Look, the big problem is there's not a lot of demand for services and goods, and there's a lot of unemployment. And that's what is the wet blanket on the economy, and that's what's causing them not to hire new people and invest.

SIEGEL: If in fact this is part lobbying, part trying to generate the argument in Washington that business needs a better environment to encourage them to spend, is it something that's going to last a few months until the end of the elections, say? Is there a political calendar driving what becomes of that $1.8 trillion?

Mr. PEARLSTEIN: I don't think so. I don't think they're that Machiavellian and manipulative. What may be driving it is the annual budget reviews at most companies. And so in the fall, they'll decide to do stuff that they might have decided not to do last fall when the economy really looked a lot weaker than it does. So some of these is the natural budget cycle.

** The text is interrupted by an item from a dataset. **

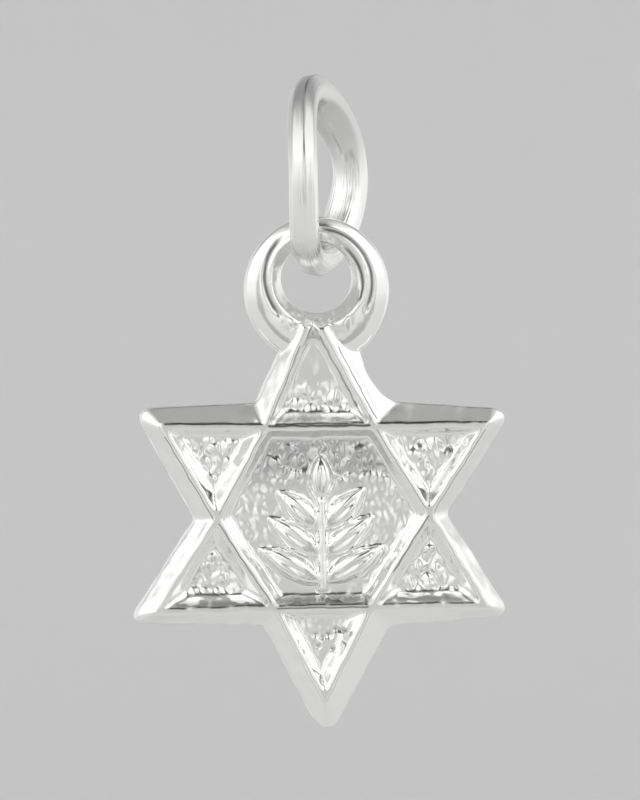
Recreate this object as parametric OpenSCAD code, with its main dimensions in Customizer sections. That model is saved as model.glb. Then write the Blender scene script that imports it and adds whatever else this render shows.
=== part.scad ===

And some of it, to be quite frank, Robert, is an appalling lack of imagination and guts on the part of these same CEOs who are complaining and pointing the finger at every else. You know, these guys are very good at cutting. They're very good at blaming others. They're a little less good at coming up with creative new products and services, and they've got a little flabby in that regard in the last few years where the focus has been on surviving and cutting, as it should had been. But they're not the gutsiest group of people in the world.

And by the way, they get into this group think which you - you know, the fact that they all say it, it's sort of like a notion that starts in the country club locker room, and everyone is nodding, and then the one passes it on to the other. And now, you know, this similarity of the comments betrays this sort of group think that is almost self-fulfilling at this point.

Look, do you hear Steve Jobs complaining out at Apple about this? No, he's busy trying to figure out how to fix the antenna and produce more of those iPads, which he, you know, he can't get enough of.

SIEGEL: Well, what do you make of the state of this idea, which as you've described it has taken on a life of its own, in your view, going from the country club, a locker room, through, well, through the Chamber of Commerce meeting in Washington, I suppose? Is it something which now affects national discussion of the economy and economic policy?

Mr. PEARLSTEIN: It does, and it's distorting it because this essentially - this fiction - has been repeated so many times that people actually believe it. You know, obviously, there are things that are increasing regulation and that might potentially increase taxes. And no one is arguing that that's good necessarily in the short term for particular businesses or industries. But that's different from saying that's the cause of they're not doing things.

It's sort of saying: Oh, don't blame us. Blame those bad guys in Washington. When in fact, most of the economic problems we have today have been brought on by poor allocation of capital by the private sector acting by itself. They did it themselves, and they're trying to divert the blame and the attention to those guys in Washington.

SIEGEL: Well, Steven Pearlstein, thank you very much for talking with us today.

Mr. PEARLSTEIN: Thank you.

SIEGEL: That's Steven Pearlstein, business columnist for The Washington Post.